╔══

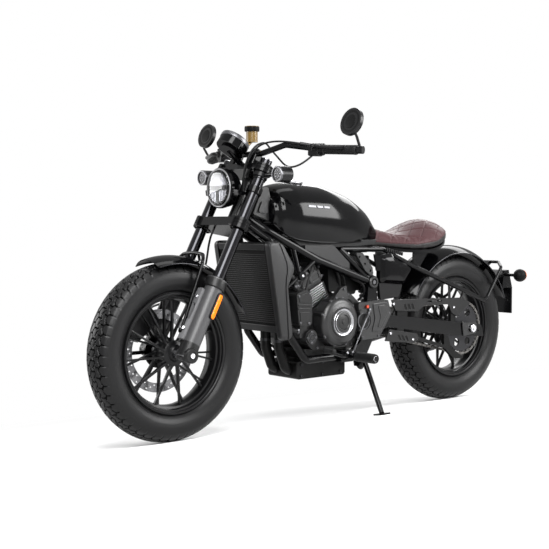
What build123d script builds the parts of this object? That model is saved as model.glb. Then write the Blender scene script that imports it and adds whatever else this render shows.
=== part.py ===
from build123d import *
from math import atan2, cos, degrees, hypot, radians, sin, tan
import os

# A mid-size bobber motorcycle, parked on its side stand.
# Everything is drawn upright, in millimetres: X forward from the rear axle, Y to the rider's left and
# Z up from the ground. The last section leans the whole machine over onto its stand.

# Driving sizes of the rolling chassis
wheelbase = 1490.0
rake = 28.0                     # steering head angle from the vertical
front_radius = 320.0            # 130/90-16 tyre
rear_radius = 323.0             # 150/80-16 tyre
front_tyre_half = 65.0
rear_tyre_half = 75.0
lean = 9.0                      # parked, to the left
leg_y = 110.0                   # half the distance between the fork legs
stem_back = 48.0                # the steering axis lies this far behind the legs
run_gap = 0.3                   # running clearance of shafts in bores
seat_gap = 0.3                  # clearance between pieces that rest on each other
fit_gap = 0.1                   # clearance of clamped tubes

# The plane square to the fork legs: x forward, y to the left, z up the leg from the front axle
fork = Plane(
    origin=(wheelbase, 0, front_radius),
    x_dir=(cos(radians(rake)), 0, sin(radians(rake))),
    z_dir=(-sin(radians(rake)), 0, cos(radians(rake))),
)


def side(y):
    """A plane for side outlines in (x, z) at a given y. It extrudes towards the right."""
    return Plane(origin=(0, y, 0), x_dir=(1, 0, 0), z_dir=(0, -1, 0))


def at_fork(x, y, z):
    return fork.from_local_coords(Vector(x, y, z))


def rod(start, end, radius, bore=0.0):
    """A straight round bar from one point to another, added to the part being built."""
    along = Vector(*end) - Vector(*start)
    with BuildSketch(Plane(origin=start, z_dir=along)) as section:
        Circle(radius)
        if bore:
            Circle(bore, mode=Mode.SUBTRACT)
    extrude(section.sketch, amount=along.length)


def tube(points, radius, bends=40.0):
    """A round bar along straight runs joined by arcs, added to the part being built."""
    with BuildLine() as route:
        FilletPolyline(*points, radius=bends)
    with BuildSketch(Plane(origin=points[0], z_dir=route.line % 0)) as section:
        Circle(radius)
    sweep(section.sketch, path=route.line)


def plate(outline, y_outer, thickness, corner=0.0, mode=Mode.ADD):
    """A flat plate from its side outline, running inwards from y_outer."""
    with BuildSketch(side(y_outer)) as face:
        with BuildLine():
            Polyline(*outline, close=True)
        make_face()
        if corner:
            fillet(face.vertices(), corner)
    extrude(face.sketch, amount=thickness, mode=mode)


def disc(x, z, y_outer, thickness, radius, hole=0.0, mode=Mode.ADD):
    """A round plate or boss across the machine, running inwards from y_outer."""
    with BuildSketch(side(y_outer)) as face:
        with Locations((x, z)):
            Circle(radius)
            if hole:
                Circle(hole, mode=Mode.SUBTRACT)
    extrude(face.sketch, amount=thickness, mode=mode)


def both_sides():
    mirror(about=Plane.XZ)


pieces = {}


def keep(builder, label):
    pieces[label] = builder.part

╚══

▸ **Directions for this task**: Restate the data above exactly, keeping each word as it stands.

▸ **Written answer**:
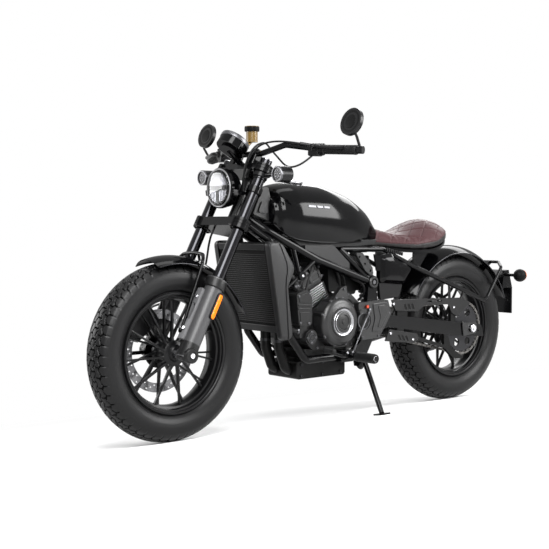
What build123d script builds the parts of this object? That model is saved as model.glb. Then write the Blender scene script that imports it and adds whatever else this render shows.
=== part.py ===
from build123d import *
from math import atan2, cos, degrees, hypot, radians, sin, tan
import os

# A mid-size bobber motorcycle, parked on its side stand.
# Everything is drawn upright, in millimetres: X forward from the rear axle, Y to the rider's left and
# Z up from the ground. The last section leans the whole machine over onto its stand.

# Driving sizes of the rolling chassis
wheelbase = 1490.0
rake = 28.0                     # steering head angle from the vertical
front_radius = 320.0            # 130/90-16 tyre
rear_radius = 323.0             # 150/80-16 tyre
front_tyre_half = 65.0
rear_tyre_half = 75.0
lean = 9.0                      # parked, to the left
leg_y = 110.0                   # half the distance between the fork legs
stem_back = 48.0                # the steering axis lies this far behind the legs
run_gap = 0.3                   # running clearance of shafts in bores
seat_gap = 0.3                  # clearance between pieces that rest on each other
fit_gap = 0.1                   # clearance of clamped tubes

# The plane square to the fork legs: x forward, y to the left, z up the leg from the front axle
fork = Plane(
    origin=(wheelbase, 0, front_radius),
    x_dir=(cos(radians(rake)), 0, sin(radians(rake))),
    z_dir=(-sin(radians(rake)), 0, cos(radians(rake))),
)


def side(y):
    """A plane for side outlines in (x, z) at a given y. It extrudes towards the right."""
    return Plane(origin=(0, y, 0), x_dir=(1, 0, 0), z_dir=(0, -1, 0))


def at_fork(x, y, z):
    return fork.from_local_coords(Vector(x, y, z))


def rod(start, end, radius, bore=0.0):
    """A straight round bar from one point to another, added to the part being built."""
    along = Vector(*end) - Vector(*start)
    with BuildSketch(Plane(origin=start, z_dir=along)) as section:
        Circle(radius)
        if bore:
            Circle(bore, mode=Mode.SUBTRACT)
    extrude(section.sketch, amount=along.length)


def tube(points, radius, bends=40.0):
    """A round bar along straight runs joined by arcs, added to the part being built."""
    with BuildLine() as route:
        FilletPolyline(*points, radius=bends)
    with BuildSketch(Plane(origin=points[0], z_dir=route.line % 0)) as section:
        Circle(radius)
    sweep(section.sketch, path=route.line)


def plate(outline, y_outer, thickness, corner=0.0, mode=Mode.ADD):
    """A flat plate from its side outline, running inwards from y_outer."""
    with BuildSketch(side(y_outer)) as face:
        with BuildLine():
            Polyline(*outline, close=True)
        make_face()
        if corner:
            fillet(face.vertices(), corner)
    extrude(face.sketch, amount=thickness, mode=mode)


def disc(x, z, y_outer, thickness, radius, hole=0.0, mode=Mode.ADD):
    """A round plate or boss across the machine, running inwards from y_outer."""
    with BuildSketch(side(y_outer)) as face:
        with Locations((x, z)):
            Circle(radius)
            if hole:
                Circle(hole, mode=Mode.SUBTRACT)
    extrude(face.sketch, amount=thickness, mode=mode)


def both_sides():
    mirror(about=Plane.XZ)


pieces = {}


def keep(builder, label):
    pieces[label] = builder.part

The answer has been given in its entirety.